- _Task objective_
Copy every line of the listing exactly.

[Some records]
>> Begin
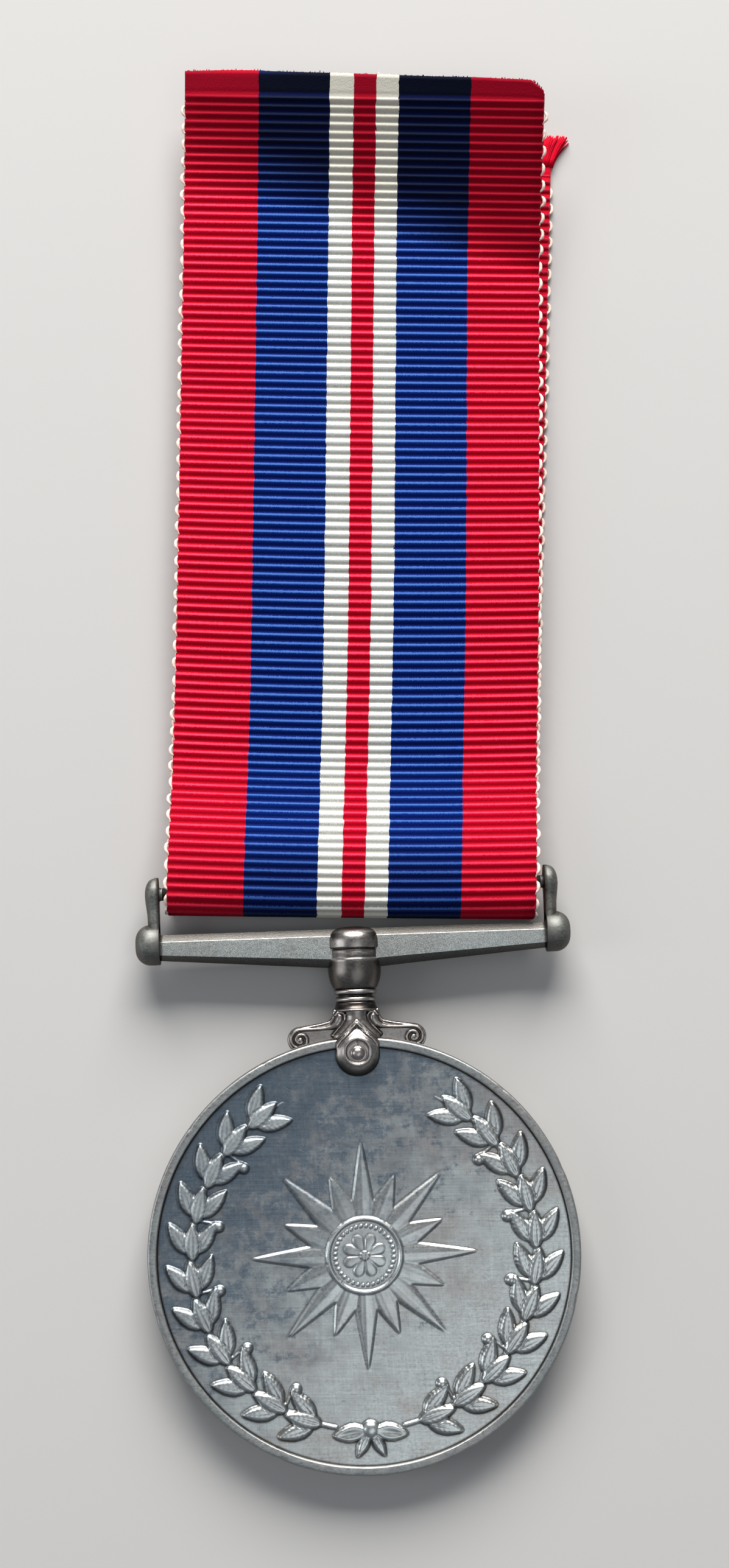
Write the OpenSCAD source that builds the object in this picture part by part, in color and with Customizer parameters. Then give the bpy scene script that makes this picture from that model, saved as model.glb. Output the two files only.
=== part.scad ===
// Round campaign medal lying face up, with a claw suspender and a ribbon folded round its rod.
// Millimetres. +Y runs from the disc to the ribbon's free ends, +Z is up from the surface below.
// The metal is drawn flat in its own frame: disc centre at 0, the suspender along +Y, the middle
// of the metal at Z = 0. The module laid() then sets it down on the surface.

/* [Disc] */
// Diameter of the disc
disc_d = 36; // [34:0.5:38]
// Thickness of the disc over its two rims
disc_t = 3; // [2.6:0.1:3.4]
// Width of the raised rim
rim_w = 0.8; // [0.6:0.1:1.1]
// Bevel along the rim's edges
rim_bevel = 0.15; // [0.1:0.05:0.25]
// Depth of the field below the rim, front and back
field_depth = 0.4; // [0.3:0.05:0.5]

/* [Design on the front] */
// Height of the design over the field
relief_h = 0.45; // [0.3:0.05:0.6]
// Space between the wreath and the rim
wreath_margin = 0.9; // [0.7:0.1:1.4]
// Leaf groups on each branch
leaf_groups = 11; // [8:1:11]
// Length of a leaf
leaf_l = 2.6; // [2.2:0.1:2.7]
// Width of a leaf
leaf_w = 1.1; // [0.9:0.05:1.15]
// Lean of the side leaves from the branch, in degrees
leaf_lean = 32; // [28:1:36]
// Radius of a berry
berry_r = 0.35; // [0.25:0.05:0.4]
// Radius of the star's long points
star_r = 10; // [8:0.1:10.6]
// Radius of the roundel in the middle of the star
roundel_r = 3.2; // [2.4:0.1:3.4]

/* [Claw and pin] */
// How far each claw stands over the rim
claw_proud = 0.8; // [0.7:0.05:1]
// Radius of the claw's round lobe
lobe_r = 1.85; // [1.7:0.05:2.1]
// How far the lobe reaches in from the disc's edge
lobe_reach = 3.25; // [2.9:0.05:3.6]
// Distance of the pin from the disc's edge
pin_inset = 1.28; // [1.1:0.02:1.5]
// Diameter of the pin's shank
pin_d = 0.9; // [0.7:0.05:1]
// Diameter of the pin's domed heads
pin_head_d = 1.2; // [1.1:0.05:1.3]
// Height of the pin's domed heads
pin_head_h = 0.25; // [0.2:0.05:0.35]
// Gap between pieces that fit together
fit_gap = 0.06; // [0.04:0.01:0.1]

/* [Scroll arms] */
// Distance of a volute's middle from the centre line
volute_x = 4.72; // [4.4:0.02:5]
// Height of a volute's middle over the disc's edge below it
volute_rise = 0.65; // [0.5:0.05:0.8]
// Radius of a volute
volute_r = 1.08; // [0.9:0.02:1.2]
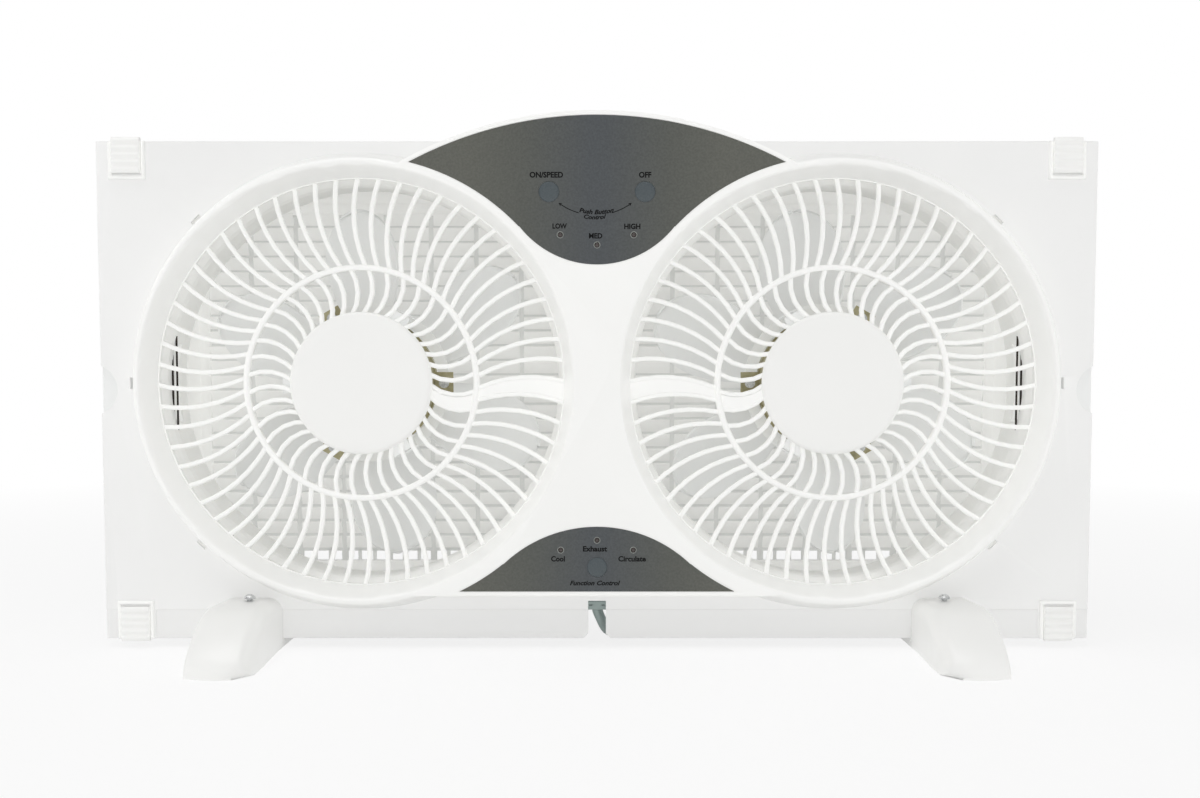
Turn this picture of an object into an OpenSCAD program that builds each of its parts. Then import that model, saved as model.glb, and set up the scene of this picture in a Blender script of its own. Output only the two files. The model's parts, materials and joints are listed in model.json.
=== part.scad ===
>> End
- _Final result_
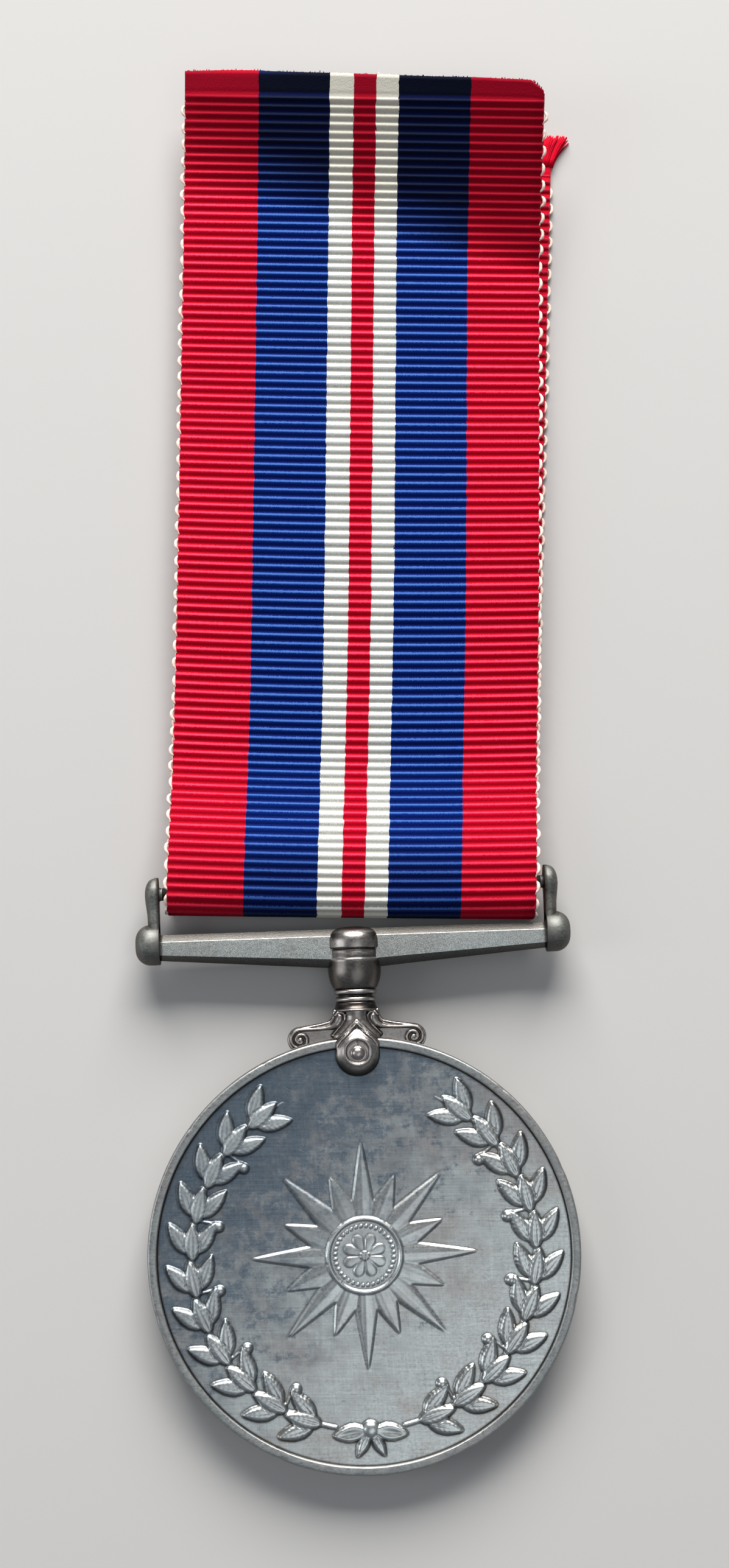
Write the OpenSCAD source that builds the object in this picture part by part, in color and with Customizer parameters. Then give the bpy scene script that makes this picture from that model, saved as model.glb. Output the two files only.
=== part.scad ===
// Round campaign medal lying face up, with a claw suspender and a ribbon folded round its rod.
// Millimetres. +Y runs from the disc to the ribbon's free ends, +Z is up from the surface below.
// The metal is drawn flat in its own frame: disc centre at 0, the suspender along +Y, the middle
// of the metal at Z = 0. The module laid() then sets it down on the surface.

/* [Disc] */
// Diameter of the disc
disc_d = 36; // [34:0.5:38]
// Thickness of the disc over its two rims
disc_t = 3; // [2.6:0.1:3.4]
// Width of the raised rim
rim_w = 0.8; // [0.6:0.1:1.1]
// Bevel along the rim's edges
rim_bevel = 0.15; // [0.1:0.05:0.25]
// Depth of the field below the rim, front and back
field_depth = 0.4; // [0.3:0.05:0.5]

/* [Design on the front] */
// Height of the design over the field
relief_h = 0.45; // [0.3:0.05:0.6]
// Space between the wreath and the rim
wreath_margin = 0.9; // [0.7:0.1:1.4]
// Leaf groups on each branch
leaf_groups = 11; // [8:1:11]
// Length of a leaf
leaf_l = 2.6; // [2.2:0.1:2.7]
// Width of a leaf
leaf_w = 1.1; // [0.9:0.05:1.15]
// Lean of the side leaves from the branch, in degrees
leaf_lean = 32; // [28:1:36]
// Radius of a berry
berry_r = 0.35; // [0.25:0.05:0.4]
// Radius of the star's long points
star_r = 10; // [8:0.1:10.6]
// Radius of the roundel in the middle of the star
roundel_r = 3.2; // [2.4:0.1:3.4]

/* [Claw and pin] */
// How far each claw stands over the rim
claw_proud = 0.8; // [0.7:0.05:1]
// Radius of the claw's round lobe
lobe_r = 1.85; // [1.7:0.05:2.1]
// How far the lobe reaches in from the disc's edge
lobe_reach = 3.25; // [2.9:0.05:3.6]
// Distance of the pin from the disc's edge
pin_inset = 1.28; // [1.1:0.02:1.5]
// Diameter of the pin's shank
pin_d = 0.9; // [0.7:0.05:1]
// Diameter of the pin's domed heads
pin_head_d = 1.2; // [1.1:0.05:1.3]
// Height of the pin's domed heads
pin_head_h = 0.25; // [0.2:0.05:0.35]
// Gap between pieces that fit together
fit_gap = 0.06; // [0.04:0.01:0.1]

/* [Scroll arms] */
// Distance of a volute's middle from the centre line
volute_x = 4.72; // [4.4:0.02:5]
// Height of a volute's middle over the disc's edge below it
volute_rise = 0.65; // [0.5:0.05:0.8]
// Radius of a volute
volute_r = 1.08; // [0.9:0.02:1.2]
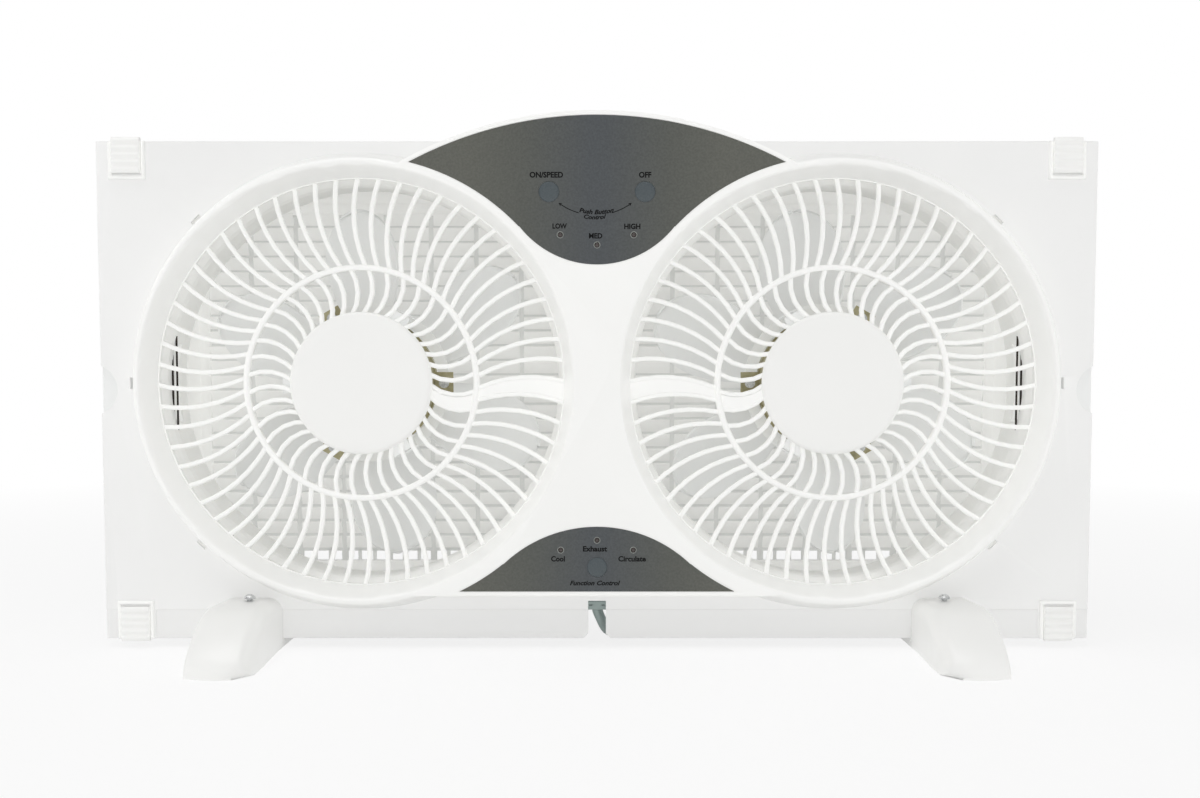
Turn this picture of an object into an OpenSCAD program that builds each of its parts. Then import that model, saved as model.glb, and set up the scene of this picture in a Blender script of its own. Output only the two files. The model's parts, materials and joints are listed in model.json.
=== part.scad ===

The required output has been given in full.